### STATED EXERCISE
Separate out the lines that hold "materials".

### DATA SUPPLIED
____

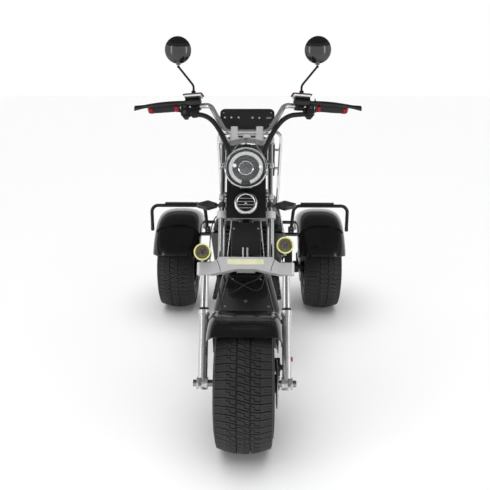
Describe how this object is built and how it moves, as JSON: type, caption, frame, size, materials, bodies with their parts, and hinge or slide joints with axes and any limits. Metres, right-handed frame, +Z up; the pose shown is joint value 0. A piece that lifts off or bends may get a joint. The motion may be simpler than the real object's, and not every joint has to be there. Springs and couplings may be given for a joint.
{
  "type": "three-wheeled electric chopper scooter",
  "caption": "Black electric chopper trike with a fat front tyre under a wide raked fork, chrome handlebar, round mirrors, saddle with backrest and arched rear fenders under side hoops.",
  "frame": {"origin": "on the ground under the middle of the vehicle's length and width", "axes": "+Z up, -Y forward, +X to the rider's left"},
  "size_m": [1.0726, 1.9349, 1.4499],
  "materials": {
    "gloss_black": "gloss black paint",
    "satin_black": "satin black powder coat",
    "black_plastic": "fine-grained black plastic",
    "chrome": "bright chrome plate",
    "silver_cast": "silver cast and polished aluminium",
    "steel": "bare turned steel",
    "cast_rim": "black cast aluminium with bright edges",
    "tyre": "dark charcoal tyre rubber",
    "grip_rubber": "dark grey ribbed grip rubber",
    "rubber": "black moulded rubber",
    "red_lid": "dark red anodised lids over black castings",
    "yellow_ring": "pale yellow lamp rings",
    "lens": "clear lamp lens",
    "red_lamp": "red and amber rear lamp lenses",
    "saddle": "black stitched synthetic leather"
  },
  "bodies": {
    "frame": {"main_frame": "gloss_black", "front_panel": "black_plastic", "front_shield": "gloss_black", "battery_box": "satin_black", "deck": "satin_black", "deck_mat": "rubber", "seat_base": "gloss_black", "seat_hinge": "satin_black", "rear_axle_housing": "satin_black", "swingarm": "gloss_black", "rear_shocks": "chrome", "rear_calipers": "satin_black", "rear_fenders": "gloss_black", "fender_hoops": "satin_black", "rack_pads": "satin_black", "sissy_bar": "chrome", "backrest": "saddle", "rear_lamps": "red_lamp", "plate_bracket": "satin_black", "brake_hose": "rubber"},
    "steering": {"fork_sliders": "silver_cast", "fork_stanchions": "chrome", "front_axle": "steel", "lower_yoke": "silver_cast", "fork_upper_tubes": "chrome", "middle_clamp": "chrome", "top_yoke": "chrome", "handlebar_risers": "chrome", "handlebar": "chrome", "grips": "grip_rubber", "switch_housings": "black_plastic", "brake_masters": "red_lid", "brake_levers": "silver_cast", "mirror_stems": "satin_black", "mirror_heads": "satin_black", "lamp_bracket": "satin_black", "headlight_bucket": "gloss_black", "headlight_ring": "chrome", "headlight_lens": "lens", "horn": "chrome", "dash_housing": "black_plastic", "turn_signals_front": "black_plastic", "spot_lamps": "satin_black", "spot_rings": "yellow_ring", "front_fender": "gloss_black", "front_caliper": "satin_black", "cable_sleeves": "rubber"},
    "front_wheel": {"front_tyre": "tyre", "front_rim": "cast_rim", "front_disc": "steel"},
    "rear_wheel_left": {"rear_tyre_left": "tyre", "rear_rim_left": "cast_rim"},
    "rear_wheel_right": {"rear_tyre_right": "tyre", "rear_rim_right": "cast_rim"},
    "seat": {"seat_pan": "black_plastic", "seat_cushion": "saddle"}
  },
  "joints": [
    {"name": "steer", "type": "hinge", "parent": "frame", "child": "steering", "pos_m": [0, -0.45247, 0.68547], "axis": [0, 0.454, 0.891], "range_deg": [-35, 35]},
    {"name": "front_wheel_spin", "type": "hinge", "parent": "steering", "child": "front_wheel", "pos_m": [0, -0.7325, 0.235], "axis": [1, 0, 0], "continuous": true},
    {"name": "rear_wheel_left_spin", "type": "hinge", "parent": "frame", "child": "rear_wheel_left", "pos_m": [0.409, 0.6275, 0.235], "axis": [1, 0, 0], "continuous": true},
    {"name": "rear_wheel_right_spin", "type": "hinge", "parent": "frame", "child": "rear_wheel_right", "pos_m": [-0.409, 0.6275, 0.235], "axis": [1, 0, 0], "continuous": true},
    {"name": "seat_lift", "type": "hinge", "parent": "frame", "child": "seat", "pos_m": [0, -0.0095, 0.61], "axis": [1, 0, 0], "range_deg": [0, 55]}
  ]
}
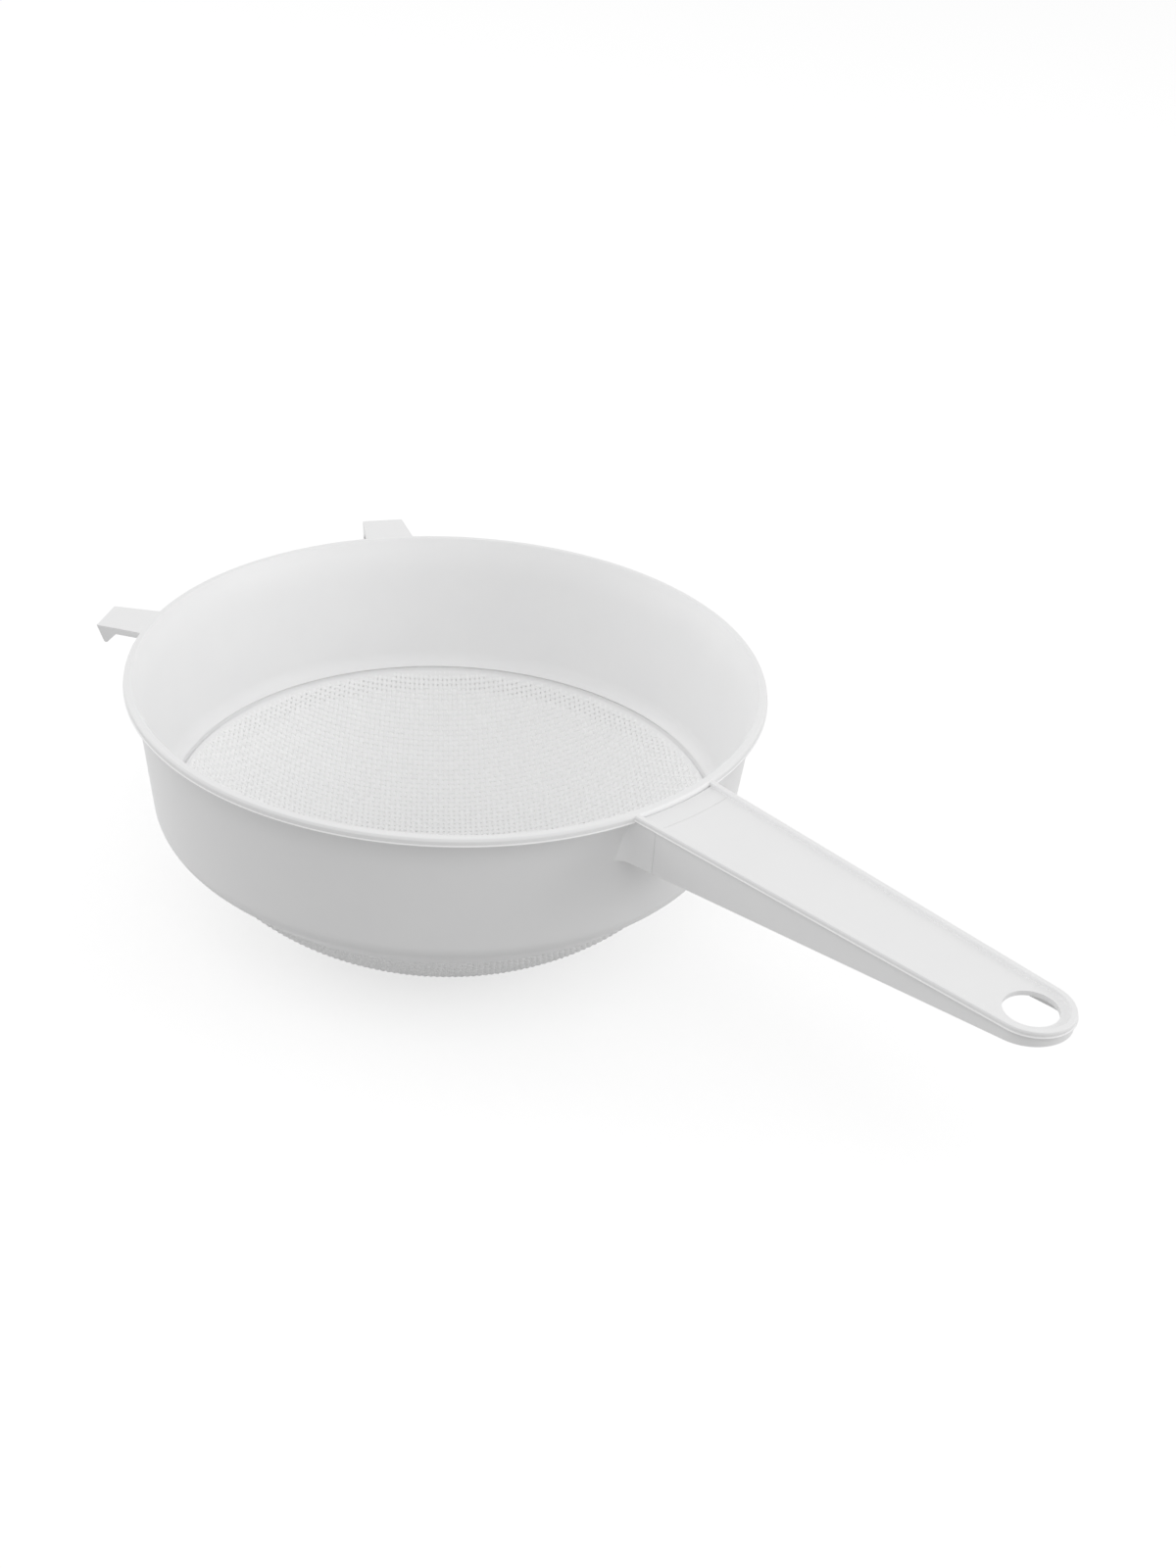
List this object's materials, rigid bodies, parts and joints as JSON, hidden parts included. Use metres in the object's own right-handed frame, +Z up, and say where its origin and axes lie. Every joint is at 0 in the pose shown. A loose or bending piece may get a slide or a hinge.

____

### SOLUTION
Describe how this object is built and how it moves, as JSON: type, caption, frame, size, materials, bodies with their parts, and hinge or slide joints with axes and any limits. Metres, right-handed frame, +Z up; the pose shown is joint value 0. A piece that lifts off or bends may get a joint. The motion may be simpler than the real object's, and not every joint has to be there. Springs and couplings may be given for a joint.
  "materials": {
List this object's materials, rigid bodies, parts and joints as JSON, hidden parts included. Use metres in the object's own right-handed frame, +Z up, and say where its origin and axes lie. Every joint is at 0 in the pose shown. A loose or bending piece may get a slide or a hinge.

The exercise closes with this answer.